Wednesday, February 23, 2011

Gay and Lesbian parents

The articles that we had to read this week were both good and interesting reads. As for the first article saying that homosexual couples can be parents I agree. I agree with the author on the fact that just because a child grows up without a male or a female parent does not mean they are going to struggle in their life. This fact or hypothesis that a child will struggle without having a distinct mother or father in their life just seems to be nonsense to me. I thought it was interesting that the author mentioned that there is not a whole lot of research done on this project. Coinincedently, this idea of same sex parents is what my research is revolving around. So my question for you is...What if there was a lot of research out there saying that homosexual parents fulfill the child's needs and more....Do you think that people in society today would still believe that homosexual parents for a child is a struggle and hurtful to their development as an adult?
What I believe is that people today will reject any statistic they do not morally agree with. So, I think people, even if proven that homosexual parents does not effect a childs development, will still say no that homosexual parents are not benefical for the child. What I also drew from the articles is that most people see it okay for people to be raised by a single parent. What I do not understand here is that fact that one parent (either mom or dad) is out of the picture.... just like in a homosexual relationship.
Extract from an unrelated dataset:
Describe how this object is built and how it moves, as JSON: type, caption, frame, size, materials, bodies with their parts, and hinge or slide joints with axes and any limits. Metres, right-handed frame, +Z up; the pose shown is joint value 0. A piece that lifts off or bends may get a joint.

However, what either author forgets to ask or ponder is that fact that The child who is being raised by homosexual parents is still recieving love, a parent 2nd parent figure, and a role model under a household that the child being raised by a single parent may not be recieving. The question about whether or not are homosexual parents "good" parents is one that is hard to answer because what qualifies a set of parents as "good" and who says that heterosexual parents are all "good" parents.
Without having any strong research or personal experience I cannot put my opinion on this topic. What I do think is that people should not judge when there is no hardcore evidence. I understand that children are not "subjects" and should not be put in a trail and era situation, but in order to learn more about this topic it needs to be legal and okay.

1 comment:

  1. Nobody knows how to be "good" parents. Every couple, gay or straight, only have their experience with their own parents and they take the good and change what they believe should be changed. I know some of the nicest couples with children who grew up to be not the best of people, was it the parent's fault? It is all a case by case evaluation.